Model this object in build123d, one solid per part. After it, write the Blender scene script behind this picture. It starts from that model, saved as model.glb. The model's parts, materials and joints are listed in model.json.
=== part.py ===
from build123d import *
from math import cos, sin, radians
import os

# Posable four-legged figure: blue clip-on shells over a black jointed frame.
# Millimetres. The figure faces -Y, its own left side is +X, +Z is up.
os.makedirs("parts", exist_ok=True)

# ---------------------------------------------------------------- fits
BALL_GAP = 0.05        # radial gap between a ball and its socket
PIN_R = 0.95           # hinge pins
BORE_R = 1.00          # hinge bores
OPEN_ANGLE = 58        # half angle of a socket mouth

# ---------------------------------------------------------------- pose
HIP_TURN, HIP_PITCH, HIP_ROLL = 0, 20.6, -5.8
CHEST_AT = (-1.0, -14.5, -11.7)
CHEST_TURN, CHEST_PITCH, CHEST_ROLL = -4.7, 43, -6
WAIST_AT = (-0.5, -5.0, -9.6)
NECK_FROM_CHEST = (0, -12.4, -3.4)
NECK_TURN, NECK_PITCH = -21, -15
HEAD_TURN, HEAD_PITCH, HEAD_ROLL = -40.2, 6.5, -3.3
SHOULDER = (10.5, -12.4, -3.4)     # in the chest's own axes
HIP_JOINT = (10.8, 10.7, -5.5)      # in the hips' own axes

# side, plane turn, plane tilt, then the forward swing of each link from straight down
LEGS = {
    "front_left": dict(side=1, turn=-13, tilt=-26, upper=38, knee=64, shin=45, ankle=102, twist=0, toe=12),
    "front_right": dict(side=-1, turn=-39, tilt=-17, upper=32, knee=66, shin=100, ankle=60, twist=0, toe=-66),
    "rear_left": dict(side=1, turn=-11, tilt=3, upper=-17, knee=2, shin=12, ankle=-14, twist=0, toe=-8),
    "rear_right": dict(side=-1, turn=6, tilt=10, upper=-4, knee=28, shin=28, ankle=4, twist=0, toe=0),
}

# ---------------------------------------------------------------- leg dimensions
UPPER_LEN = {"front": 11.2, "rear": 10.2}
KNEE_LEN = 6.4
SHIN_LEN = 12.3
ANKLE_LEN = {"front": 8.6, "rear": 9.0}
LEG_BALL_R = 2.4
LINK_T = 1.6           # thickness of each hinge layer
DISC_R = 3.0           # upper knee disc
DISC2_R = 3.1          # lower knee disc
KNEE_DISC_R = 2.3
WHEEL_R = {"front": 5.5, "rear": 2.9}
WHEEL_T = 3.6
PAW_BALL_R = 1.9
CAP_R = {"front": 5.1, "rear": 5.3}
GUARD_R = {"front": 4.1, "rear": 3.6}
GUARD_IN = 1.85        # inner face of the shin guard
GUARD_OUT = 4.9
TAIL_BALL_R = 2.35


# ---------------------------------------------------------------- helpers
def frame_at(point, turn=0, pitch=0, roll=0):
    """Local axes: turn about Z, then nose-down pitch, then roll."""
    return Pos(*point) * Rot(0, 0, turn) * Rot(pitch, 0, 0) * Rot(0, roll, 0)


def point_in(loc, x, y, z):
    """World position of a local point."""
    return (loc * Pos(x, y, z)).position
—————
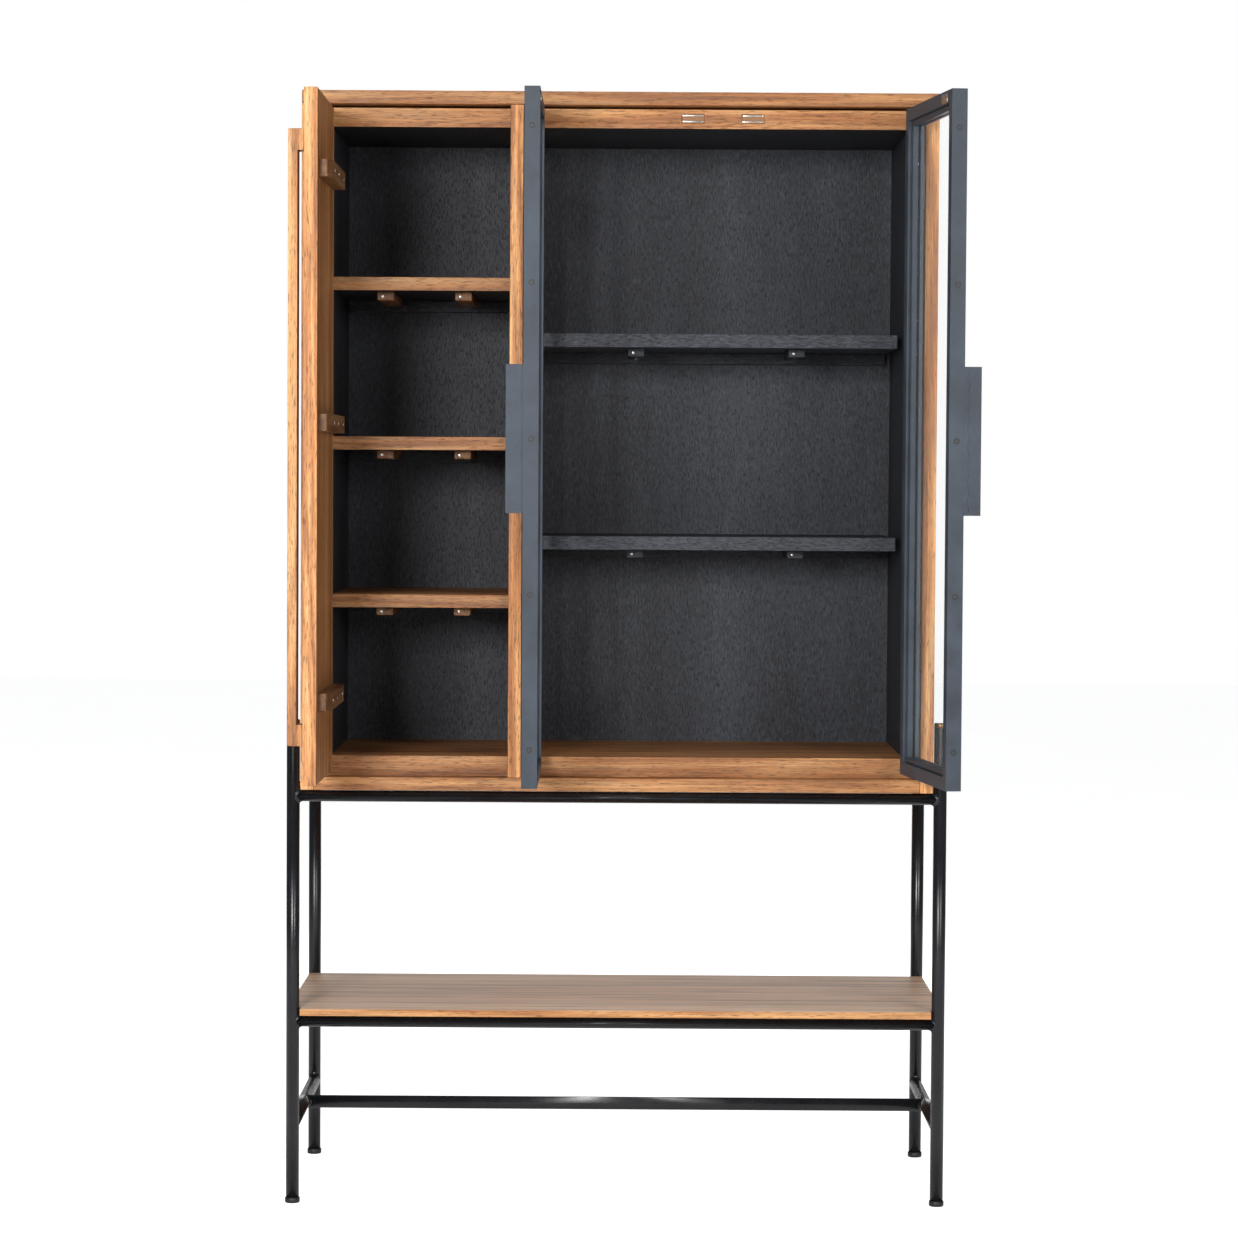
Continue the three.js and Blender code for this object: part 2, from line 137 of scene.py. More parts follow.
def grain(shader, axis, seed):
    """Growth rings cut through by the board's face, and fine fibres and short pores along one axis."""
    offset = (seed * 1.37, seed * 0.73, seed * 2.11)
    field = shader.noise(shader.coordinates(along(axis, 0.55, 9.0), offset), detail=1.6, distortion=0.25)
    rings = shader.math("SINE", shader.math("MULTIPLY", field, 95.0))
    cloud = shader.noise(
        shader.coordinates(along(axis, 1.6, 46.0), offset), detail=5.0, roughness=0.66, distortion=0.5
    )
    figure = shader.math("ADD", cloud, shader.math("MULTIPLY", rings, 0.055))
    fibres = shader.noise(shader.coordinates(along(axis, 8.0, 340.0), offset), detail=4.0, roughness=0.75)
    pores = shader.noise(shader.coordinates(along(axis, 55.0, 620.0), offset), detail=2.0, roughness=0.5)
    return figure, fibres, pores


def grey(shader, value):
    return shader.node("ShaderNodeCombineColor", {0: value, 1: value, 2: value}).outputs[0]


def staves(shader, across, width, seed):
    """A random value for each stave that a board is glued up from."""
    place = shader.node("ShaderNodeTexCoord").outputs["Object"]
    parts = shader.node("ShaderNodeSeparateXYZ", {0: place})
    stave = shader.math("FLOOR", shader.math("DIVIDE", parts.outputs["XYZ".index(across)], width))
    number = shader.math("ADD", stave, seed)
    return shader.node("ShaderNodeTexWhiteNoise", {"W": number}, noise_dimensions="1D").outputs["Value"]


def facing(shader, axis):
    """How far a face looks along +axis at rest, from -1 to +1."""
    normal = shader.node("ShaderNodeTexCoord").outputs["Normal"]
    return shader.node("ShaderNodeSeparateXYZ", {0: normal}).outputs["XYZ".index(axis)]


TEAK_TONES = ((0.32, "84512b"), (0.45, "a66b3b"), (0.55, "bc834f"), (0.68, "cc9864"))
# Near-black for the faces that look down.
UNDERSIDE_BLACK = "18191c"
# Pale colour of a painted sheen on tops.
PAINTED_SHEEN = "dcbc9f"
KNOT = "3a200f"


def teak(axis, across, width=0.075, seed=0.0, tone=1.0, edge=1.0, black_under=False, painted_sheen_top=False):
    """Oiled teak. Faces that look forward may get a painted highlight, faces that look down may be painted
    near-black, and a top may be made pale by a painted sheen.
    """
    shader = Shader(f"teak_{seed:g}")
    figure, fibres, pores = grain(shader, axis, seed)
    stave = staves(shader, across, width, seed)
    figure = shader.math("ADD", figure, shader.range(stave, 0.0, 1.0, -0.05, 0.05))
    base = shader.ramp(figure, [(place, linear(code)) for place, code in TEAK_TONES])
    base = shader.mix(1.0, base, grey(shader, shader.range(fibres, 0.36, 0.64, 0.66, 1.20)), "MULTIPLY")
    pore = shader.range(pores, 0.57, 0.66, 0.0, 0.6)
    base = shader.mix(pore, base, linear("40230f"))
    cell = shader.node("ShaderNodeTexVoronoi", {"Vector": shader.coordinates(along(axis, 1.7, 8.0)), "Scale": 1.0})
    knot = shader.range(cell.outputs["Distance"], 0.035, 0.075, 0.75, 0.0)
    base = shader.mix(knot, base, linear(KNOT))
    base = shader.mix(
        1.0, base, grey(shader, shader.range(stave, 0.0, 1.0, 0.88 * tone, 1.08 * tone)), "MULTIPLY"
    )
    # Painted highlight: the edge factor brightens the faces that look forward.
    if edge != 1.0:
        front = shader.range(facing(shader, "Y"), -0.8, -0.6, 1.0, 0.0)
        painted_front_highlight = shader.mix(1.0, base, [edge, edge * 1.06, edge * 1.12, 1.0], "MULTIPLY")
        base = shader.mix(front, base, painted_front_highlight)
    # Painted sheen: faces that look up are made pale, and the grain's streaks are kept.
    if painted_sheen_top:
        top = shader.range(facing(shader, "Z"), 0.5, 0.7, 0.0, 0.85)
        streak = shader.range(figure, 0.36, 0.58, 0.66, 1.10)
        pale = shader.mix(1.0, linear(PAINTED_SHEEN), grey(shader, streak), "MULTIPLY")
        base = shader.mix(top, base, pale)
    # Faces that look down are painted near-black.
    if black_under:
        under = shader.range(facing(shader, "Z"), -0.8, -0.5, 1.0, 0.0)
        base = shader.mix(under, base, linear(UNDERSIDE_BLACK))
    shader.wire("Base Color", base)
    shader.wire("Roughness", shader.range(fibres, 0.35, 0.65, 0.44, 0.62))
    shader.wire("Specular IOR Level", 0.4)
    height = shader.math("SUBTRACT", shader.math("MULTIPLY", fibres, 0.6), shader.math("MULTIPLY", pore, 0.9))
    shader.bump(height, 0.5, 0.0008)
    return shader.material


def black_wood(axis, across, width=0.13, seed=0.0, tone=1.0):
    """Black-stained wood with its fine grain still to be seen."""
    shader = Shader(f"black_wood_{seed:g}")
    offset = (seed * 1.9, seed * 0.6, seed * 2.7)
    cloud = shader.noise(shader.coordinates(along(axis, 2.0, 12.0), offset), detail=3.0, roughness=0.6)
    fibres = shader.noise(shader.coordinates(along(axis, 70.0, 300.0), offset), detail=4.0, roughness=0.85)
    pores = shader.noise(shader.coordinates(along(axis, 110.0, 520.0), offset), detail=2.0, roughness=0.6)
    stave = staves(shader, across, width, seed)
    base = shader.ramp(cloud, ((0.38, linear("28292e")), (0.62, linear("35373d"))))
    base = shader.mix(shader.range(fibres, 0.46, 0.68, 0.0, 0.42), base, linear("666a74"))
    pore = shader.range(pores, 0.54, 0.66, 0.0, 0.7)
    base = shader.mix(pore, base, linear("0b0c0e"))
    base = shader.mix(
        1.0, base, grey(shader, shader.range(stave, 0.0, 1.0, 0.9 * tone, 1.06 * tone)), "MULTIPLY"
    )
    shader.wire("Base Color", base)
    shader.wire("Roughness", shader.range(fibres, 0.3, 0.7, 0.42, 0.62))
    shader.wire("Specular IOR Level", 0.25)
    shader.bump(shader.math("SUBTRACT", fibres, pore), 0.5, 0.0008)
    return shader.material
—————
§ WRITTEN PROBLEM
Give the count of lines containing "Blender", with no added text.

§ EXERCISE OUTPUT
2